The centrepiece for wrestling and the WWE has always been Wrestlemania. The Showcase of the Immortals. The Grand Daddy of Them All. The first, taking place in 1985, featured Hulk Hogan teaming up with Mr. T in the main event. Muhammad Ali and Cyndi Lauper made appearances. The glitz and the glamour were apparent – this was going to be the biggest event in wrestling. It essentially has been ever since. The event is still going to this day, and pulls in audiences of over 70,000 punters who converge to this wrestling mecca from all over the world.
For this piece, and for the sake of the sanity of everyone reading this, let’s focus on just the main event – Brock Lesnar defending his WWE World Heavyweight Championship (the biggest belt in the game) against the challenger Roman Reigns. Don’t let the horribly phallic chest tattoo fool you, Brock Lesnar is an absolute wrecking machine. A national collegiate wrestling champion (the Ancient Roman kind, not this sweaty oily kind) who found great success in the WWE, left to try, and fail, to make the NFL, only to try, and wildly succeed in the UFC (real fighting). The prospect of a huge payday and light working schedule resulted in a return to the WWE, where he has reigned since, now known as The Beast Incarnate and The Conqueror.
Then there’s the challenger, Roman Reigns. A man who the WWE are forcing down the fan’s throats, despite them not liking the taste. “Whether you like it or not, this is happening.” Reigns has credentials, don’t get me wrong. A beast in his own right – 6 foot 3, 120 kgs, and a member of the famous Anoa’i family, whose members include the great Yokuzuna and The Rock. But Brock Lesnar is a different kind of beast. Brock is like Coronation Street – no matter what you throw at him, no matter what happens, no matter how many times you think he should just stay down/get cancelled, he just keeps going/churning out new episodes. And keeps on winning.
It’s the classic good guy versus bad guy, and good always wins out, right? Not with wrestling, and this is where the beauty of wrestling lies. The fans are simply not accepting Reigns as the “good guy”, and instead cheering for Lesnar, the “bad guy”. And where else on television does this happen? Nowhere. Sure, you could cheer along for the Ferndale Strangler, but people would label you a sociopath, and possibly peg you for a potential criminal. As wrestling fans, it is our God given right to pay for our seat, buy the merch, and cheer for whoever the hell we want.
Now that we’re all up to speed, that brings us to Monday 30th March (local time), and Wrestlemania 31. The biggest match on the event – Brock Lesnar versus Roman Reigns. And, like many WWE fans in New Zealand, the 12pm start time for the four-hour extravaganza was problematic, meaning I was forced to watch delayed coverage that night. Not only that, but attempt to stay spoiler-free for seven odd hours. Which means no social media, no Reddit, no websites which may have any info on the event, which is harder than it sounds.
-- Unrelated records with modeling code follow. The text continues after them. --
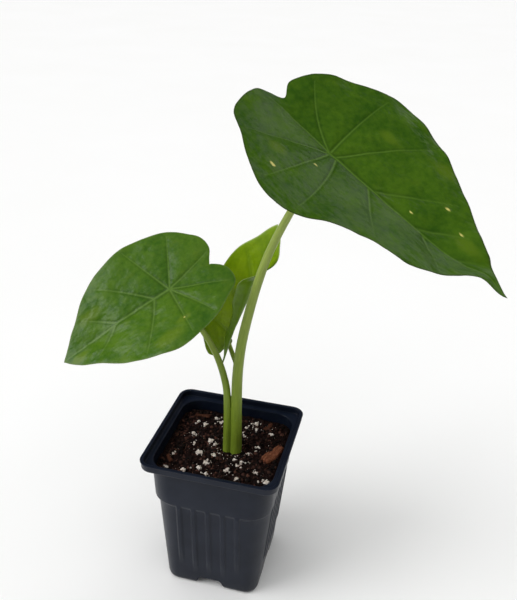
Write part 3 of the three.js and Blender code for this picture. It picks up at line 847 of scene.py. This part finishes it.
def leafAxes(leaf):
    # The leaf's own directions at its joint: to its tip, to its right, and out of its face.
    level = math.cos(leaf["dip"])
    tip = np.array([math.cos(leaf["heading"]) * level, math.sin(leaf["heading"]) * level,
                    -math.sin(leaf["dip"])])
    right = np.array([math.sin(leaf["heading"]), -math.cos(leaf["heading"]), 0])
    turn = -leaf["roll"]
    right = (right * math.cos(turn) + np.cross(tip, right) * math.sin(turn)
             + tip * (tip @ right) * (1 - math.cos(turn)))
    return tip, right, np.cross(right, tip)


def bent(length, start, bend):
    # The end of a length that starts at one angle and bends steadily by another: along and up.
    half = bend / 2
    chord = length * np.sinc(half / math.pi)
    return chord * np.cos(start + half), chord * np.sin(start + half)


def leafPoints(leaf, along, across, lift):
    # Places on the blade from flat leaf coordinates in millimetres. The midrib bends by droop,
    # each half rises from it by the fold and curls by cup, and lift is out of the upper face.
    # The fold rounds over near the midrib, and near its tip the blade swings aside by sway.
    tip, right, face = leafAxes(leaf)
    length = leaf["length"]
    droop = np.where(along > 0, leaf["droop"], leaf["lobeDroop"])
    turn = -(along / length) * droop
    ribAlong, ribUp = bent(along, 0, turn)
    places, cupRight, cupLeft = np.array(leaf["cup"], float).T
    cup = np.where(across > 0, through(places, cupRight, np.clip(along / length, places[0], 1)),
                   through(places, cupLeft, np.clip(along / length, places[0], 1)))
    away = np.abs(across)
    curl = cup * away / length
    outward, upward = bent(away, leaf["fold"], curl)
    soft = leafShape["softness"]
    upward = upward + math.sin(leaf["fold"]) * (np.hypot(away, soft) - away)
    lean = (leaf["fold"] + curl) * np.minimum(away / leafShape["crease"], 1)
    side = (outward - lift * np.sin(lean)) * np.where(across > 0, 1, -1)
    beyond = (along / length - leafShape["swayPlace"]) / leafShape["swayReach"]
    side = side + leaf["sway"] * np.exp(-beyond ** 2)
    up = upward + lift * np.cos(lean)
    return (np.array(leaf["joint"]) + tip * (ribAlong - up * np.sin(turn))[..., None]
            + right * side[..., None] + face * (ribUp + up * np.cos(turn))[..., None])


def veinPaths(leaf):
    # Each vein as points in flat leaf coordinates: it leaves the midrib at its angle, bends
    # steadily towards the tip and stops short of the margin.
    length, stop = leaf["length"], leafShape["veinStop"]
    midrib = np.linspace(-0.02, 0.985, 60) * length
    paths = [np.stack([midrib, 0 * midrib], axis=-1)]
    share = np.linspace(0, 1, 50)
    for start, angle, bend, side in leaf["veins"]:
        turn = math.radians(angle) + bend * share
        way = np.stack([np.cos(turn), np.sin(turn) * side], axis=-1)
        path = np.cumsum(way * length * leafShape["veinStep"], axis=0) + [start * length, 0]
        outline = leaf["right"] if side > 0 else leaf["left"]
        around = np.degrees(np.abs(np.arctan2(path[:, 1], path[:, 0])))
        inside = np.linalg.norm(path, axis=1) < stop * length * through(
            outlineAngles, outline, around)
        end = len(path) if inside.all() else int(np.argmin(inside))
        paths.append(path[:max(end, 2)])
    return paths


def nearPath(points, path):
    # The distance of each point to the nearest stretch of a path, and how far along that is.
    best = np.full(len(points), 1e9)
    share = np.zeros(len(points))
    for index, (a, b) in enumerate(zip(path[:-1], path[1:])):
        way = b - a
        t = np.clip((points - a) @ way / (way @ way), 0, 1)
        away = np.linalg.norm(points - a - t[:, None] * way, axis=1)
        nearer = away < best
        best = np.where(nearer, away, best)
        share = np.where(nearer, (index + t) / (len(path) - 1), share)
    return best, share


def spots(leaf, along, across, level, marks, ragged):
    # How much each place belongs to one of the marks, which are longer along the leaf.
    total = np.zeros(along.shape)
    for place, side, size in marks:
        aside = (across - side * leaf["length"]) * leafShape["spotLength"]
        away = np.hypot(along - place * leaf["length"], aside)
        away = away + ragged * size * noise(level, size * 0.6, 5)
        total = np.maximum(total, easeIn(1.5 - 1.5 * away / size))
    return total


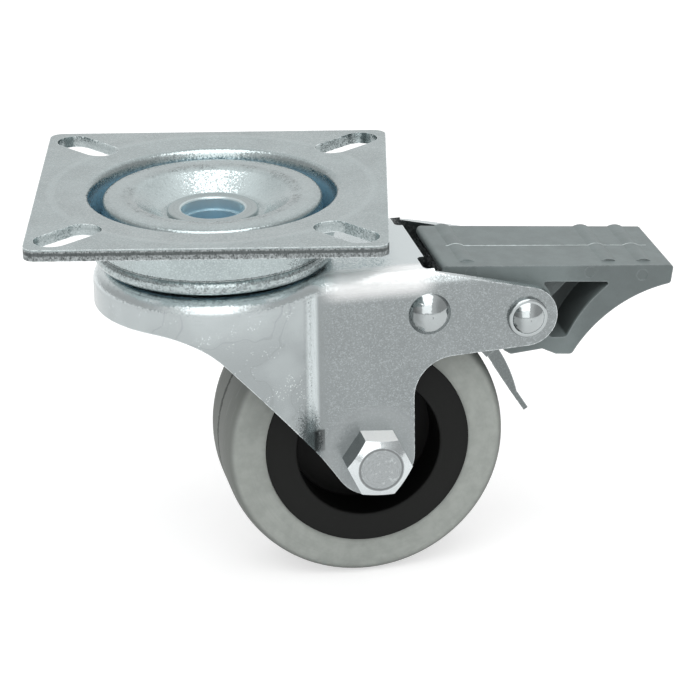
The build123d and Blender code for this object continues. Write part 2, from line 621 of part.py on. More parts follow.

And a four-hour slog it was. There were ups and downs, highs and lows. I won’t go into the weird Terminator promo (terrible!) or the Russian arriving in a literal tank (amazing!) – just the main event. It started off the way we all expected to it to, Lesnar simply pulverising Reigns, beating him from pillar to post. The punches were as stiff as a board, with Lesnar bleeding like a stuck pig at one point. Later Reigns’ mouth was full with blood after Lesnar slapped the taste out of it. And the suplexes. Soooooo many suplexes, to the point where #SuplexCity was the number one trending topic on Twitter worldwide.
But then something amazing happened. Something which validated everything which had come before it. Something which summed up all of the things that make wrestling brilliant, exciting, and constantly thrilling. To quote Hall-of-Famer “Rowdy” Roddy Piper, “just when they think they have all the answers, I change the questions”.
Seth Rollins, a wrestler with a contract which guaranteed him a match for the WWE World Heavyweight Championship at any time (and we mean ANY time) of his choosing, comes sprinting down the enormous entranceway. He has chosen this point, the main event of the biggest show of the year, to “cash in” his Money in the Bank contract, and turn the one-on-one match into a Triple Threat. It’s now Rollins versus Reigns versus Lesnar. However, Lesnar still looks unbeatable. Blood trickling down his face, Reigns hits his signature move on Lesnar, the spear. Rollins then comes out of nowhere, hits his finishing move, the “Curb Stomp”, on Reigns, and pins him. 1, 2, 3.
Match over, there’s a new champion – and it’s a man who wasn’t even a factor in this match minutes before. Seth Rollins.
And this completely sums up what makes WWE and professional wrestling so entertaining. The rollercoaster ride where anything can happen. Drama that can rival any episode of Street Legal, and action which easily betters Water Rats in its prime. While it’s definitely still not the coolest show around to watch, professional wrestling is still as entertaining to me as a 22-year-old (somewhat) fully grown adult, as it was as to a wide-eyed kid at five with the world in front of me.
You might think you know what’s going to happen, and that you have all the answers, but when professional wrestling changes the questions – those moments are priceless.